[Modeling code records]
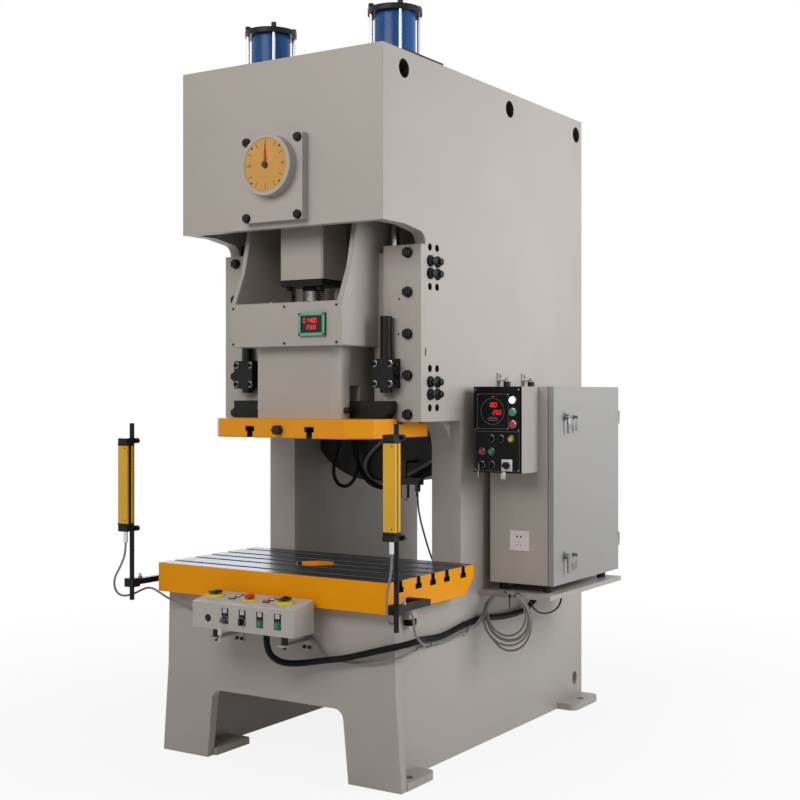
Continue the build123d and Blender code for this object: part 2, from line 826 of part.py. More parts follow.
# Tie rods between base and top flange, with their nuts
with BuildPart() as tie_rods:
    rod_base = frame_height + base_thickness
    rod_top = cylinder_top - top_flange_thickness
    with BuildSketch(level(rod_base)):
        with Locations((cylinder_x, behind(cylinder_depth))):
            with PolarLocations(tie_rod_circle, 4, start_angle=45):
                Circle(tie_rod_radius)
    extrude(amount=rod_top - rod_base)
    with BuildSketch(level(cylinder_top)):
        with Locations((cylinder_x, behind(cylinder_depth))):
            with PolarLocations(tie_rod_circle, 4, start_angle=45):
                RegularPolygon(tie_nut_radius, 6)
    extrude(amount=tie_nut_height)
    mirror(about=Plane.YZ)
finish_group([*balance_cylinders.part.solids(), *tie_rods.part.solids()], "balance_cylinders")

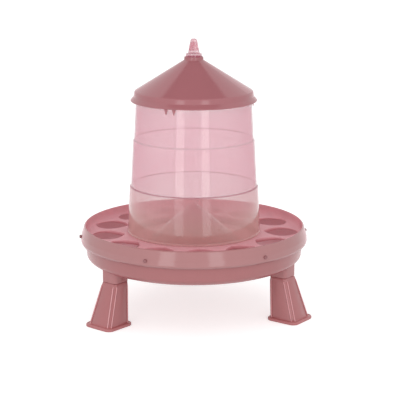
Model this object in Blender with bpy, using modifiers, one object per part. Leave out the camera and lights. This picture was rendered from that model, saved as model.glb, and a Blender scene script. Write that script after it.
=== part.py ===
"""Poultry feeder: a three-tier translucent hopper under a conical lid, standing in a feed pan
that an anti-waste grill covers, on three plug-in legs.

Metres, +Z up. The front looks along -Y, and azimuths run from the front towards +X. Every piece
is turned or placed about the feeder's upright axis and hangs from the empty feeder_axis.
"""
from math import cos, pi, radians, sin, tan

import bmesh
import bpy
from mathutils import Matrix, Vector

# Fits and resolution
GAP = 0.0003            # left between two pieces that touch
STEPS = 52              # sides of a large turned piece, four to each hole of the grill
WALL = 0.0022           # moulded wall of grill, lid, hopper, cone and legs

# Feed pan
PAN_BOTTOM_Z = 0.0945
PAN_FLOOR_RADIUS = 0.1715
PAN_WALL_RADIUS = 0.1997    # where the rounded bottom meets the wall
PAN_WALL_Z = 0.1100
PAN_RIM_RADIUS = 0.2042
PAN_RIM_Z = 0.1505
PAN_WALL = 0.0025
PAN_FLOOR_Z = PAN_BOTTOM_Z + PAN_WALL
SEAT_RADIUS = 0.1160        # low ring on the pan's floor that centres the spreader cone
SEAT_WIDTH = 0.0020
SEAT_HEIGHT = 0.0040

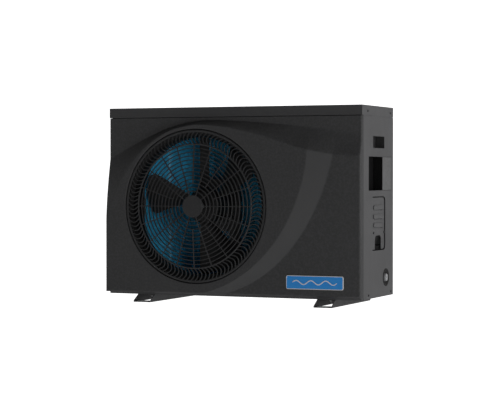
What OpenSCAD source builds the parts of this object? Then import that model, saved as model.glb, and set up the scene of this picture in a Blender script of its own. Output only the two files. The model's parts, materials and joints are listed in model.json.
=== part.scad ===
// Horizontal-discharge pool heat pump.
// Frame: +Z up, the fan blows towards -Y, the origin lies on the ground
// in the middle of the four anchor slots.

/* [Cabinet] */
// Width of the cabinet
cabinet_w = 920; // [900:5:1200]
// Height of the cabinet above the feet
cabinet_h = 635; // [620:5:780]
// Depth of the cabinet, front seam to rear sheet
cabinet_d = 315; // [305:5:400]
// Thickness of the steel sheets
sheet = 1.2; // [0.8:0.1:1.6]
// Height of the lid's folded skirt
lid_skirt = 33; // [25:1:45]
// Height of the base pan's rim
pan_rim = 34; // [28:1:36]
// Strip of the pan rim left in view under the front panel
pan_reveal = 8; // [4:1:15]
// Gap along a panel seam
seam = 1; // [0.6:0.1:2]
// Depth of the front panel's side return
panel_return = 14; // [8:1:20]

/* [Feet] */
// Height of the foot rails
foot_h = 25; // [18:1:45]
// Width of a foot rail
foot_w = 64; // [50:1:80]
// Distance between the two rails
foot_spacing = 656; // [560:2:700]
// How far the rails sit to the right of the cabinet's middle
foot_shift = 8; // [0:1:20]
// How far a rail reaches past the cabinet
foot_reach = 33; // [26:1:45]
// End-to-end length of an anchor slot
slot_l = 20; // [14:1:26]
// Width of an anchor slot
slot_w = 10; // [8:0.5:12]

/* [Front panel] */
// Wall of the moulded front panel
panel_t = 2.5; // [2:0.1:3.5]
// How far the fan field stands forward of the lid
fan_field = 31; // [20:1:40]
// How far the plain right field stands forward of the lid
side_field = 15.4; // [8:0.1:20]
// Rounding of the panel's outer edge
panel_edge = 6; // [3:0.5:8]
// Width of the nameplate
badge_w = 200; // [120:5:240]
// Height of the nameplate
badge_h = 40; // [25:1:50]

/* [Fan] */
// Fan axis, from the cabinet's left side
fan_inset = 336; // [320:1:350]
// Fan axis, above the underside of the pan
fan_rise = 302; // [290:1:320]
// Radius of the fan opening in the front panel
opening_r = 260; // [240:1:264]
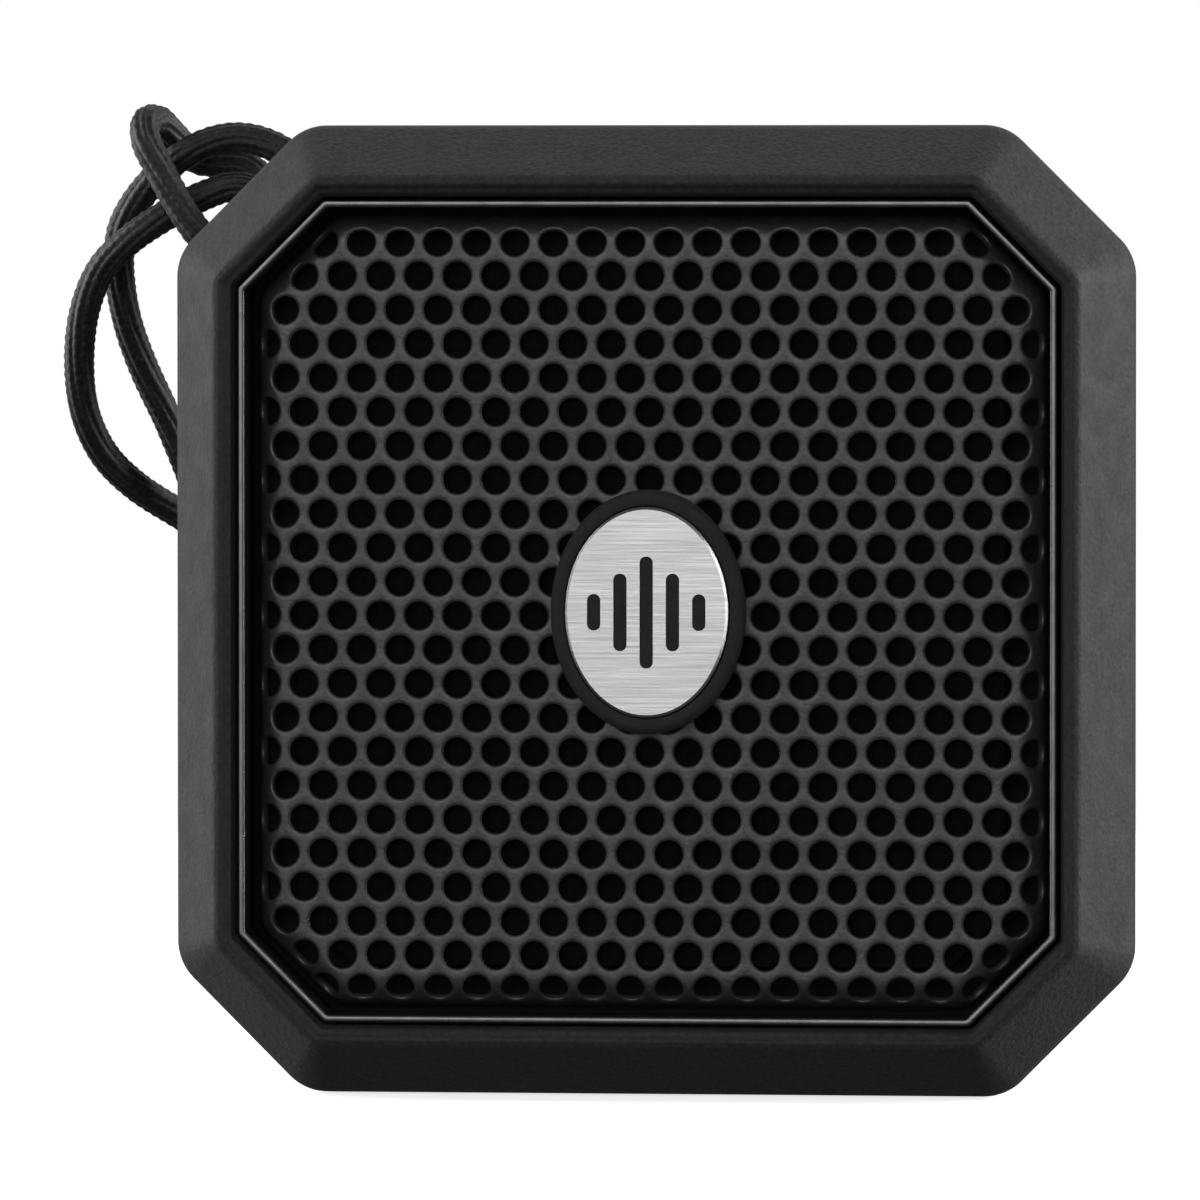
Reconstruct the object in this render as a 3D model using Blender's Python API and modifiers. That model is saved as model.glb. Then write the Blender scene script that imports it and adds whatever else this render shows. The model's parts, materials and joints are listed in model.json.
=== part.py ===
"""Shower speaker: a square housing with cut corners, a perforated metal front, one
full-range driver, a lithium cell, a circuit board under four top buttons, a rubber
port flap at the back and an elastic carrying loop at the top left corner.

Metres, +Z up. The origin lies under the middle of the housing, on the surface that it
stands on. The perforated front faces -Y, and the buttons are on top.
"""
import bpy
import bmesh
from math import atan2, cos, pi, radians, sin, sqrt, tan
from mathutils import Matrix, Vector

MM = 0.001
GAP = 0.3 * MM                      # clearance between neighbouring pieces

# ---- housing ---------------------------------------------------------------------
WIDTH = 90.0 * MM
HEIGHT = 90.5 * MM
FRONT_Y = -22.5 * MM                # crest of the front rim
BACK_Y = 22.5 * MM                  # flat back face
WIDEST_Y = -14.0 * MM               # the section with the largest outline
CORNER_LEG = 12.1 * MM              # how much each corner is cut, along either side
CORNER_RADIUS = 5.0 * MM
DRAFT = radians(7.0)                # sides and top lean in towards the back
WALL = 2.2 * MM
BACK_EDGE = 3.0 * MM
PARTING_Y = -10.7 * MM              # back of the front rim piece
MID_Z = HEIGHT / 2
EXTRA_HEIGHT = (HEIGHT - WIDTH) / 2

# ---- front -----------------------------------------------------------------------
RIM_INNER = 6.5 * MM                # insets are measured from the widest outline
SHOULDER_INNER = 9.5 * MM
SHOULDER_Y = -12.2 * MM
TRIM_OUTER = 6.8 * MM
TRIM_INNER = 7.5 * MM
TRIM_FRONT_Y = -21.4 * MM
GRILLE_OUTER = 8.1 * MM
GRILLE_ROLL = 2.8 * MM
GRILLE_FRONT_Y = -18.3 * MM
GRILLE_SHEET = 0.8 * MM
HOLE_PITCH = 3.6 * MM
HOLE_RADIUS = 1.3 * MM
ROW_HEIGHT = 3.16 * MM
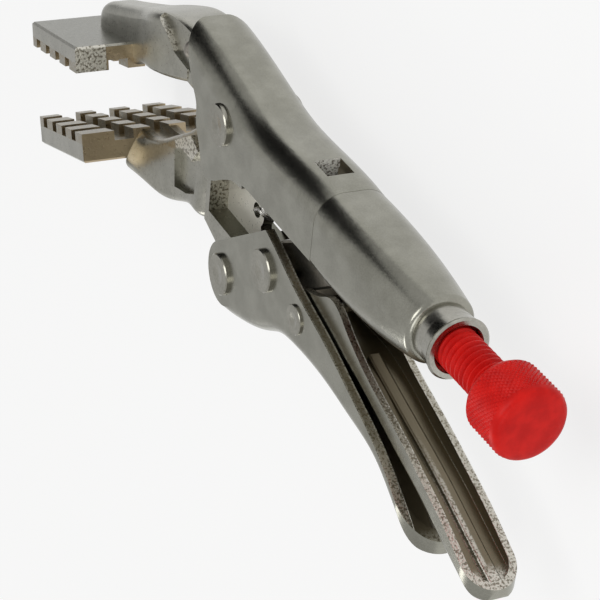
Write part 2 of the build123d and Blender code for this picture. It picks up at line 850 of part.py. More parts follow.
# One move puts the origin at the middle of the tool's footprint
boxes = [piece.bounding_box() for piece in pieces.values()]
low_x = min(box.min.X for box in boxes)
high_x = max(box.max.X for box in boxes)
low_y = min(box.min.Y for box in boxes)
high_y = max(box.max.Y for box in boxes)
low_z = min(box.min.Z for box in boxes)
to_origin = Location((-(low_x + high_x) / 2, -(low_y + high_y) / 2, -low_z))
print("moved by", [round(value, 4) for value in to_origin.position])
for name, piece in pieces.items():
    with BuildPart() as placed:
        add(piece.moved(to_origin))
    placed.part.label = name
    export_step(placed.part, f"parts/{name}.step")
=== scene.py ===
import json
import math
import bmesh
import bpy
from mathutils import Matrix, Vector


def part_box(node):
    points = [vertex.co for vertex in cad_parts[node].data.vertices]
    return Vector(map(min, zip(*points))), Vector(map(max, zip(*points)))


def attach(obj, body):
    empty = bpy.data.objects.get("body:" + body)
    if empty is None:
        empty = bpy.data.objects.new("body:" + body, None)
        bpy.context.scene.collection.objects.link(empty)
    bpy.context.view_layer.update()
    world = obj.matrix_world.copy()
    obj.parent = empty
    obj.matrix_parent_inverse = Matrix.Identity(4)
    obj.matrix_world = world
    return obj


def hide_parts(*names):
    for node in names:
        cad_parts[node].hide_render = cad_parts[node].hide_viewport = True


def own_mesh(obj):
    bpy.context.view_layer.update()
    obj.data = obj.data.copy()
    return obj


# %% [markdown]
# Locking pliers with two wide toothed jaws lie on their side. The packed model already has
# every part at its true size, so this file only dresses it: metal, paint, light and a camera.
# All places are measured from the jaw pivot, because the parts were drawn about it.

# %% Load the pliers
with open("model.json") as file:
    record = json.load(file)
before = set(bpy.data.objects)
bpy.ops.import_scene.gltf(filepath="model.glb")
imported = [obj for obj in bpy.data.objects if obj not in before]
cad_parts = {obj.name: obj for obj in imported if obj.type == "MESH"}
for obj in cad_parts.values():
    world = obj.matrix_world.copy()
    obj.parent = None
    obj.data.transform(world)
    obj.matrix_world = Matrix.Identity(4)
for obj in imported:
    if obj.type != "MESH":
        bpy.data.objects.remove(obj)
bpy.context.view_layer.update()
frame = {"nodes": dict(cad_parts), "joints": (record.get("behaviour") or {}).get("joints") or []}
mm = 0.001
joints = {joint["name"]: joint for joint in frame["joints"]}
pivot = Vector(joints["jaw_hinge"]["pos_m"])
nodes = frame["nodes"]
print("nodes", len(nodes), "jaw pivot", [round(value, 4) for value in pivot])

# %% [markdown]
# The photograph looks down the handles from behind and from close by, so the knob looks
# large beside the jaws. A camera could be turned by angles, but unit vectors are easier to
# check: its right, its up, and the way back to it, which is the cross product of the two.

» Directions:
The required output is an exact reproduction of the lines starting at the one that contains "to_origin = Location((-(low_x" and ending at the one that contains "obj.data = obj.data.copy()". Both boundary lines belong to it.

» In response:
to_origin = Location((-(low_x + high_x) / 2, -(low_y + high_y) / 2, -low_z))
print("moved by", [round(value, 4) for value in to_origin.position])
for name, piece in pieces.items():
    with BuildPart() as placed:
        add(piece.moved(to_origin))
    placed.part.label = name
    export_step(placed.part, f"parts/{name}.step")
=== scene.py ===
import json
import math
import bmesh
import bpy
from mathutils import Matrix, Vector


def part_box(node):
    points = [vertex.co for vertex in cad_parts[node].data.vertices]
    return Vector(map(min, zip(*points))), Vector(map(max, zip(*points)))


def attach(obj, body):
    empty = bpy.data.objects.get("body:" + body)
    if empty is None:
        empty = bpy.data.objects.new("body:" + body, None)
        bpy.context.scene.collection.objects.link(empty)
    bpy.context.view_layer.update()
    world = obj.matrix_world.copy()
    obj.parent = empty
    obj.matrix_parent_inverse = Matrix.Identity(4)
    obj.matrix_world = world
    return obj


def hide_parts(*names):
    for node in names:
        cad_parts[node].hide_render = cad_parts[node].hide_viewport = True


def own_mesh(obj):
    bpy.context.view_layer.update()
    obj.data = obj.data.copy()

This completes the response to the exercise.